Literally meaning 'the 12 pillars', the tomb consists of four robust corner pillars and each side has two slender pillars. The square structure is topped with a massive dome. Although it is a tomb, no cenotaphs remain inside it. But you can still see a number of gravestones outside the Barakhamba. Apart from the scattered graves the complex also contains a dry well, a curious bastion-like structure and a square block-like structure. The building probably dates back to the Lodi period (1451–1526).

Sakri Gumti

Sakri Gumti

Sakri Gumti

The name means 'the narrow dome' — an edifice that consists a slender structure topped with a dome. Here, too, nothing much is known about the background of the structure. It probably dates back to the late 15th century and was most likely a gateway to some complex that has since been lost.

Dadi Poti’s Tomb

Dadi Poti’s Tomb

Dadi Poti’s Tomb

The complex houses two tombs of different sizes. The larger one is known as the tomb of dadi (grandmother) and the smaller one is the tomb of poti (granddaughter).
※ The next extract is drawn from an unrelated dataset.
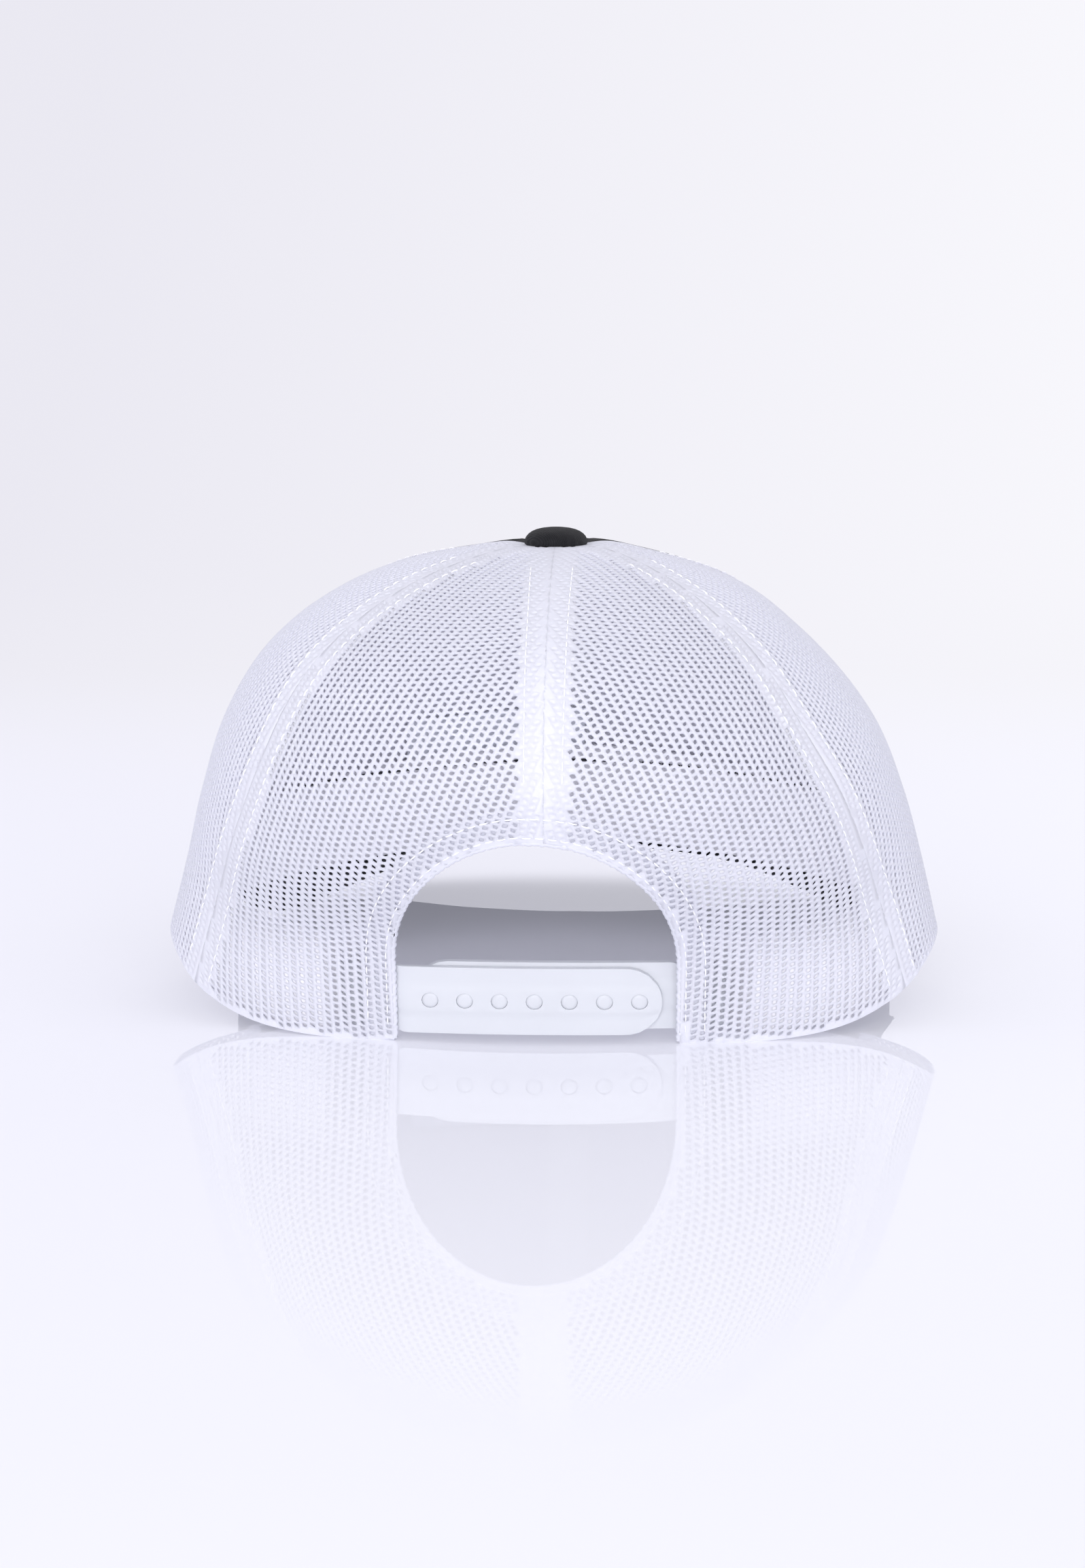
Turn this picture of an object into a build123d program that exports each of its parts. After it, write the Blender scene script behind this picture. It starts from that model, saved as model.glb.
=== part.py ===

But no one knows who this famous grandmother and granddaughter duo was. Even historians have no idea about the persons buried there. The bigger tomb, which seems three storied from outside, is actually a single-storey tomb housing several graves. According to architectural evidence, it belongs to the Tughlaq period (1321–1414). The smaller tombs have sloping walls and the dome is crowned with a lantern. Architectural evidence shows it to be of the Lodi period (1451–1526). Interestingly, the tomb of the granddaughter predates the one of the grandmother.

Chhoti Gumti

Chhoti Gumti

Chhoti Gumti

Literally meaning 'a small dome', it has a stout structure topped with a dome. It has a plastered exterior with decorated arches. There are ornamental battlements around the base of the dome. It houses a grave but no one knows whose it is. Architectural evidence shows that it was constructed during the Lodi period (1451–1526).

Biran ka Gumbad

Biran ka Gumbad

Biran ka Gumbad

The previous four structures are all located along the same road but Biran ka Gumbad is located slightly north of these structures. Biran ka Gumbad literally means 'the tomb of the brother' and can be an extension of the dadi-poti lineage. The structure has high-ceilinged single chambers. The exterior is decorated with arches arranged in rows that give it an appearance of a double-storied structure. This probably also belongs to the Lodi period (1451–1526).